## Begin

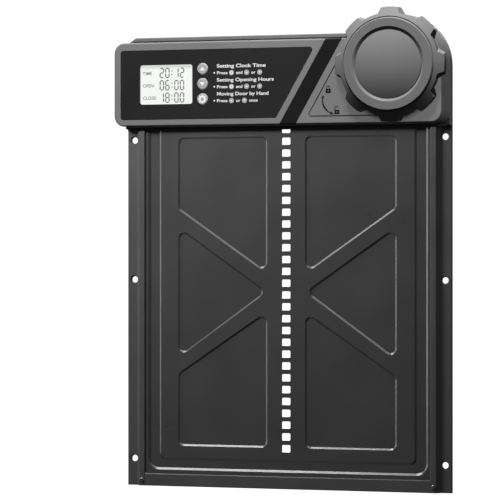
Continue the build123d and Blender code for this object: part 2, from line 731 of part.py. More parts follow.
def battery_contacts(side):
    """Two contact strips at one end of the tray, each touching two cells through stamped dimples."""
    strips = []
    for row in (-CELL_ROW, CELL_ROW):
        start, end = sorted((side * 26.1, side * 26.5))
        strip = block((start, end), (-13.0, -37.0), (row - 4.0, row + 4.0))
        for y in CELL_LAYERS:
            dimple = sorted((side * 25.85, side * 26.2))
            strip += pin_x(2.0, y, row, *dimple)
        strips.append(Pos(KNOB_X, 0, KNOB_Z) * strip)
    return Compound(children=strips)


# ---- knob ----

def lobe_section(depth):
    """Outline of the top lobe, on the knob's own axis, at a depth in front of its back."""
    inner = KNOB_ROOT - 3
    outer = LOBE_RADIUS + 0.4
    crest = LOBE_CREST - LOBE_DRAFT * depth
    root = crest + LOBE_FLARE * (outer - inner)
    return make_face(Polyline((-root, inner), (-crest, outer), (crest, outer), (root, inner), close=True))


def grip_lobe():
    """One tapered grip lobe, wider at its back and towards the axis."""
    height = KNOB_BACK - KNOB_FRONT
    back = Plane.XZ.offset(-KNOB_BACK) * lobe_section(0)
    front = Plane.XZ.offset(-KNOB_FRONT) * lobe_section(height)
    lobe = loft([back, front])
    crest_edges = [e for e in lobe.edges() if e.center().Z > LOBE_RADIUS and abs(e.center().X) > 1]
    return fillet(crest_edges, 1.2)


def battery_knob():
    """Lobed turning cover: flat front ring, a groove, flared lobes, and a recess for the centre cap."""
    profile = [
        (0, KNOB_BACK),
        (LOBE_RADIUS, KNOB_BACK),
        (LOBE_RADIUS, -38.8),
        (LOBE_RADIUS - 0.5, -39.6),
        (RING_OUTER + 1.8, -43.3),
        (RING_OUTER + 1.5, -42.7),
        (RING_OUTER + 1.0, -42.7),
        (RING_OUTER + 0.8, -43.9),
        (RING_OUTER, KNOB_FRONT),
        (RING_INNER, KNOB_FRONT),
        (RING_INNER - 2.1, -43.3),
        (RING_INNER - 2.1, -42.7),
        (0, -42.7),
    ]
    body = pin_y(KNOB_ROOT, 0, 0, KNOB_BACK, KNOB_FRONT)
    lobe = grip_lobe()
    for index in range(LOBE_COUNT):
        body += Rot(0, 360 / LOBE_COUNT * index, 0) * lobe
    body = body & turned(profile, 0, 0)
    body -= pin_y(KNOB_BORE, 0, 0, -30, KNOB_INSIDE)
    return Pos(KNOB_X, 0, KNOB_Z) * body


def knob_dome():
    """Domed centre cap set in the recess of the knob."""
    rise = DOME_EDGE - DOME_APEX
    radius = (DOME_RADIUS ** 2 + rise ** 2) / (2 * rise)
    ball = Pos(KNOB_X, DOME_APEX + radius, KNOB_Z) * Sphere(radius)
    return pin_y(DOME_RADIUS, KNOB_X, KNOB_Z, -42.75, -50) & ball


def knob_spigot():
    """Guide ring under the knob that centres it in the seat ring."""
    return ring_y(32.9, 31.2, KNOB_X, KNOB_Z, -35.5, KNOB_INSIDE)


def knob_seal():
    """Rubber ring between the seat ring and the knob."""
    return Pos(KNOB_X, -36.4, KNOB_Z) * Rot(90, 0, 0) * Torus(36.75, 1.0)


def parts():
    """Every node of the assembly by name."""
    right_rail = header_screw_recesses(side_rail() - corner_outside_arch())
    left_rail = header_screw_recesses(mirrored(side_rail()))
    nodes = {
        "left_side_rail": left_rail,
        "right_side_rail": right_rail,
        "bottom_rail": bottom_rail(),
        "guide_liner": guide_liner(),
        "corner_screws": corner_screws(),
        "door_panel": door_panel(),
        "rear_housing": rear_housing(),
        "front_cover": front_cover(),
        "header_screws": header_screws(),
        "control_label": control_label(),
        "accent_stripe": accent_stripe(),
        "screen_window": screen_window(),
        "screen_module": screen_module(),
        "control_board": control_board(),
        "board_components": board_components(),
        "board_screws": board_screws(),
        "drive_bracket": drive_bracket(),
        "bracket_screws": bracket_screws(),
        "shaft_bush_left": bush(LEFT_EAR),
        "shaft_bush_right": bush(RIGHT_EAR),
        "sprocket_shaft": sprocket_shaft(),
        "drive_sprocket": drive_sprocket(),
        "shaft_gear": shaft_gear(),
        "drive_pinion": drive_pinion(),
        "gearhead": gearhead(),
        "gear_motor": gear_motor(),
        "motor_screws": motor_screws(),
        "battery_well": battery_well(),
        "battery_seat_ring": battery_seat_ring(),
        "battery_tray": battery_tray(),
        "battery_contacts_left": battery_contacts(-1),
        "battery_contacts_right": battery_contacts(1),
        "battery_knob": battery_knob(),
        "knob_dome": knob_dome(),
        "knob_spigot": knob_spigot(),
        "knob_seal": knob_seal(),
    }
    for name, height in BUTTONS.items():
        nodes[f"button_{name}"] = button(height)
        nodes[f"tact_switch_{name}"] = tact_switch(height)
    for layer in range(2):
        for row in range(2):
            nodes[f"aa_cell_{2 * layer + row + 1}"] = cell(layer, row)
    return nodes


def main():
    os.makedirs("parts", exist_ok=True)
    for name, shape in parts().items():
        export_step(Pos(0, 0, -ORIGIN_HEIGHT) * shape, f"parts/{name}.step")
    print("shaft", SHAFT_Y, SHAFT_Z - ORIGIN_HEIGHT, "motor", MOTOR_Y, MOTOR_Z - ORIGIN_HEIGHT)
    print("knob", KNOB_X, KNOB_Z - ORIGIN_HEIGHT, "radians for each metre", 1000 / SPROCKET_RADIUS)


main()
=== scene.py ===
"""Looks of the automatic coop door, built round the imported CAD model.

Lengths are in metres. The front of the door faces -Y, and +Z is up.
"""
import math

import bpy
from mathutils import Matrix, Vector


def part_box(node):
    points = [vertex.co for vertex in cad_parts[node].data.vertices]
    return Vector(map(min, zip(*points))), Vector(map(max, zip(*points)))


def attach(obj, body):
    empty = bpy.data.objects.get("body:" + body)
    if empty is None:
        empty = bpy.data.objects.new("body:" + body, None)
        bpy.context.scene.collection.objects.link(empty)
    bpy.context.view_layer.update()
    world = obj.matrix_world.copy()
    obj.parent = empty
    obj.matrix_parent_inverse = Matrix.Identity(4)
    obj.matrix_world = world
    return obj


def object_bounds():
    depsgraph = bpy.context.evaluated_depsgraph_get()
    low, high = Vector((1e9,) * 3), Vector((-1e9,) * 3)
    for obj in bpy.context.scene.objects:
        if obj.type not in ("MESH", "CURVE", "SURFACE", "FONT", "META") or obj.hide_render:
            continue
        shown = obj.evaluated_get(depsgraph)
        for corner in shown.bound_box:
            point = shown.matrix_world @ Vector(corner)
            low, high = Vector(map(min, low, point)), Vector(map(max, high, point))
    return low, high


MM = 0.001
PRINT_THICKNESS = 0.04 * MM

# Camera: level, to the right of the centre line, with a long lens.
CAMERA_PLACE = (0.8722, -2.5211, 0.0424)
CAMERA_TURN = math.radians(19.774)
CAMERA_LENS = 226.75

# Surroundings: strength of the light from below and from above.
WORLD_BELOW = 0.02
WORLD_ABOVE = 0.1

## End

◆ WHAT TO DO
Write the data out again in full and exactly.

◆ OUTPUT OF THE TASK
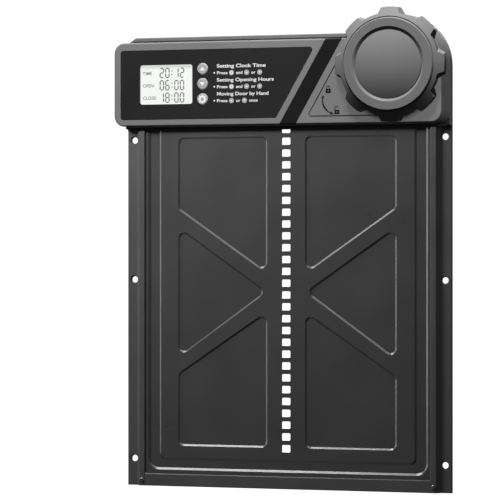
Continue the build123d and Blender code for this object: part 2, from line 731 of part.py. More parts follow.
def battery_contacts(side):
    """Two contact strips at one end of the tray, each touching two cells through stamped dimples."""
    strips = []
    for row in (-CELL_ROW, CELL_ROW):
        start, end = sorted((side * 26.1, side * 26.5))
        strip = block((start, end), (-13.0, -37.0), (row - 4.0, row + 4.0))
        for y in CELL_LAYERS:
            dimple = sorted((side * 25.85, side * 26.2))
            strip += pin_x(2.0, y, row, *dimple)
        strips.append(Pos(KNOB_X, 0, KNOB_Z) * strip)
    return Compound(children=strips)


# ---- knob ----

def lobe_section(depth):
    """Outline of the top lobe, on the knob's own axis, at a depth in front of its back."""
    inner = KNOB_ROOT - 3
    outer = LOBE_RADIUS + 0.4
    crest = LOBE_CREST - LOBE_DRAFT * depth
    root = crest + LOBE_FLARE * (outer - inner)
    return make_face(Polyline((-root, inner), (-crest, outer), (crest, outer), (root, inner), close=True))


def grip_lobe():
    """One tapered grip lobe, wider at its back and towards the axis."""
    height = KNOB_BACK - KNOB_FRONT
    back = Plane.XZ.offset(-KNOB_BACK) * lobe_section(0)
    front = Plane.XZ.offset(-KNOB_FRONT) * lobe_section(height)
    lobe = loft([back, front])
    crest_edges = [e for e in lobe.edges() if e.center().Z > LOBE_RADIUS and abs(e.center().X) > 1]
    return fillet(crest_edges, 1.2)


def battery_knob():
    """Lobed turning cover: flat front ring, a groove, flared lobes, and a recess for the centre cap."""
    profile = [
        (0, KNOB_BACK),
        (LOBE_RADIUS, KNOB_BACK),
        (LOBE_RADIUS, -38.8),
        (LOBE_RADIUS - 0.5, -39.6),
        (RING_OUTER + 1.8, -43.3),
        (RING_OUTER + 1.5, -42.7),
        (RING_OUTER + 1.0, -42.7),
        (RING_OUTER + 0.8, -43.9),
        (RING_OUTER, KNOB_FRONT),
        (RING_INNER, KNOB_FRONT),
        (RING_INNER - 2.1, -43.3),
        (RING_INNER - 2.1, -42.7),
        (0, -42.7),
    ]
    body = pin_y(KNOB_ROOT, 0, 0, KNOB_BACK, KNOB_FRONT)
    lobe = grip_lobe()
    for index in range(LOBE_COUNT):
        body += Rot(0, 360 / LOBE_COUNT * index, 0) * lobe
    body = body & turned(profile, 0, 0)
    body -= pin_y(KNOB_BORE, 0, 0, -30, KNOB_INSIDE)
    return Pos(KNOB_X, 0, KNOB_Z) * body


def knob_dome():
    """Domed centre cap set in the recess of the knob."""
    rise = DOME_EDGE - DOME_APEX
    radius = (DOME_RADIUS ** 2 + rise ** 2) / (2 * rise)
    ball = Pos(KNOB_X, DOME_APEX + radius, KNOB_Z) * Sphere(radius)
    return pin_y(DOME_RADIUS, KNOB_X, KNOB_Z, -42.75, -50) & ball


def knob_spigot():
    """Guide ring under the knob that centres it in the seat ring."""
    return ring_y(32.9, 31.2, KNOB_X, KNOB_Z, -35.5, KNOB_INSIDE)


def knob_seal():
    """Rubber ring between the seat ring and the knob."""
    return Pos(KNOB_X, -36.4, KNOB_Z) * Rot(90, 0, 0) * Torus(36.75, 1.0)


def parts():
    """Every node of the assembly by name."""
    right_rail = header_screw_recesses(side_rail() - corner_outside_arch())
    left_rail = header_screw_recesses(mirrored(side_rail()))
    nodes = {
        "left_side_rail": left_rail,
        "right_side_rail": right_rail,
        "bottom_rail": bottom_rail(),
        "guide_liner": guide_liner(),
        "corner_screws": corner_screws(),
        "door_panel": door_panel(),
        "rear_housing": rear_housing(),
        "front_cover": front_cover(),
        "header_screws": header_screws(),
        "control_label": control_label(),
        "accent_stripe": accent_stripe(),
        "screen_window": screen_window(),
        "screen_module": screen_module(),
        "control_board": control_board(),
        "board_components": board_components(),
        "board_screws": board_screws(),
        "drive_bracket": drive_bracket(),
        "bracket_screws": bracket_screws(),
        "shaft_bush_left": bush(LEFT_EAR),
        "shaft_bush_right": bush(RIGHT_EAR),
        "sprocket_shaft": sprocket_shaft(),
        "drive_sprocket": drive_sprocket(),
        "shaft_gear": shaft_gear(),
        "drive_pinion": drive_pinion(),
        "gearhead": gearhead(),
        "gear_motor": gear_motor(),
        "motor_screws": motor_screws(),
        "battery_well": battery_well(),
        "battery_seat_ring": battery_seat_ring(),
        "battery_tray": battery_tray(),
        "battery_contacts_left": battery_contacts(-1),
        "battery_contacts_right": battery_contacts(1),
        "battery_knob": battery_knob(),
        "knob_dome": knob_dome(),
        "knob_spigot": knob_spigot(),
        "knob_seal": knob_seal(),
    }
    for name, height in BUTTONS.items():
        nodes[f"button_{name}"] = button(height)
        nodes[f"tact_switch_{name}"] = tact_switch(height)
    for layer in range(2):
        for row in range(2):
            nodes[f"aa_cell_{2 * layer + row + 1}"] = cell(layer, row)
    return nodes


def main():
    os.makedirs("parts", exist_ok=True)
    for name, shape in parts().items():
        export_step(Pos(0, 0, -ORIGIN_HEIGHT) * shape, f"parts/{name}.step")
    print("shaft", SHAFT_Y, SHAFT_Z - ORIGIN_HEIGHT, "motor", MOTOR_Y, MOTOR_Z - ORIGIN_HEIGHT)
    print("knob", KNOB_X, KNOB_Z - ORIGIN_HEIGHT, "radians for each metre", 1000 / SPROCKET_RADIUS)


main()
=== scene.py ===
"""Looks of the automatic coop door, built round the imported CAD model.

Lengths are in metres. The front of the door faces -Y, and +Z is up.
"""
import math

import bpy
from mathutils import Matrix, Vector


def part_box(node):
    points = [vertex.co for vertex in cad_parts[node].data.vertices]
    return Vector(map(min, zip(*points))), Vector(map(max, zip(*points)))


def attach(obj, body):
    empty = bpy.data.objects.get("body:" + body)
    if empty is None:
        empty = bpy.data.objects.new("body:" + body, None)
        bpy.context.scene.collection.objects.link(empty)
    bpy.context.view_layer.update()
    world = obj.matrix_world.copy()
    obj.parent = empty
    obj.matrix_parent_inverse = Matrix.Identity(4)
    obj.matrix_world = world
    return obj


def object_bounds():
    depsgraph = bpy.context.evaluated_depsgraph_get()
    low, high = Vector((1e9,) * 3), Vector((-1e9,) * 3)
    for obj in bpy.context.scene.objects:
        if obj.type not in ("MESH", "CURVE", "SURFACE", "FONT", "META") or obj.hide_render:
            continue
        shown = obj.evaluated_get(depsgraph)
        for corner in shown.bound_box:
            point = shown.matrix_world @ Vector(corner)
            low, high = Vector(map(min, low, point)), Vector(map(max, high, point))
    return low, high


MM = 0.001
PRINT_THICKNESS = 0.04 * MM

# Camera: level, to the right of the centre line, with a long lens.
CAMERA_PLACE = (0.8722, -2.5211, 0.0424)
CAMERA_TURN = math.radians(19.774)
CAMERA_LENS = 226.75

# Surroundings: strength of the light from below and from above.
WORLD_BELOW = 0.02
WORLD_ABOVE = 0.1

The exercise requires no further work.